Uber, Lyft, AirBnB, Spotify, Netflix, Apple Music, Lime, Spin, Bird, and other gig economy-adjacent companies attest to the Brave New World in which we no longer own our media, but rather rent it constantly. There is even a movement towards rentable clothes: Wired just published a googly-eyed feature hypnotically titled “Just Rent Your Clothes”) reviewing startup Rent the Runway.
Apple’s new offerings for subscriptions include news (Apple News+), television (Apple TV+), and gaming (Apple Arcade); fittingly, they announced these along with a financial instrument, a credit card they plan to offer, perhaps to finance this newly-rented life. Each of these subscriptions offers an instance in which the consumer rents a product from Apple, never quite owning it outright — something you can already do with their phones, interestingly.
With news, at least, that sort of makes sense: owning a newspaper is a futile endeavor, expired the next week. (Note: Apple News has other, serious problems unrelated to the rentier model and more related to the massive cut they take from publishers, but that is another article.) But with gaming and television, it suggests the company has fully succumbed to this new labor model.
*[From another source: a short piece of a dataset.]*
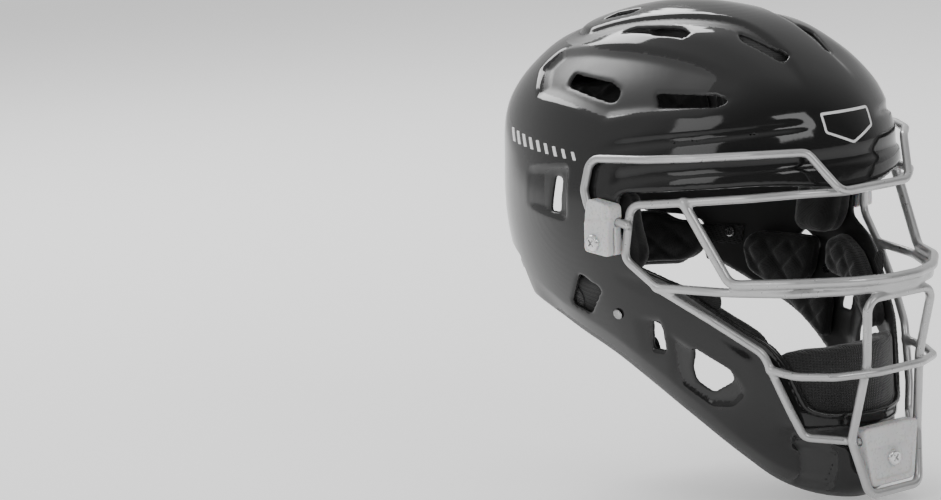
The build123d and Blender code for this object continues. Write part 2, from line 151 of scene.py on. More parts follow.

Rentier society should scare us inasmuch as it presages a dystopian future in which we permanently rent the fruits of our existence from corporate overlords. Such a scenario is particularly frightening in cases in which said companies are either poorly regulated — meaning they become, instantly, adroit exploiters of their customers — or in which oligopolies and monopolies exist, thereby keeping prices too high and trapping consumers. Such a situation already exists among internet service provider companies, which have essentially colluded to carve up the United States’ different regions so that they can exploit and profit each with maximum efficiency while avoiding investing in infrastructure except at a bare minimum. The rapidly-contracting cell phone industry is currently doing the same.
The biggest fear of rentier world, though, comes if the tech industry continues to consolidate — if there becomes no alternative to rentier society, and a few trillion-dollar companies control our lives. Then, existence would become extremely pricey. Imagine if clothes, cars, bikes, scooters, entertainment, news, utilities, homes, communication access, video games, beds, furniture, even our access to job boards (hello, Linkedin Premium) were rented. Maybe that company will be Apple. Maybe we’ll get billed for our lives on our new Apple credit cards, and we will run up debts to the company that we can’t pay once the next metaphorical Dust Bowl wipes us out. What Steinbeck wrote of the banks applies to Apple, too: When the monster stops growing, it dies. It can't stay one size. It needs more money.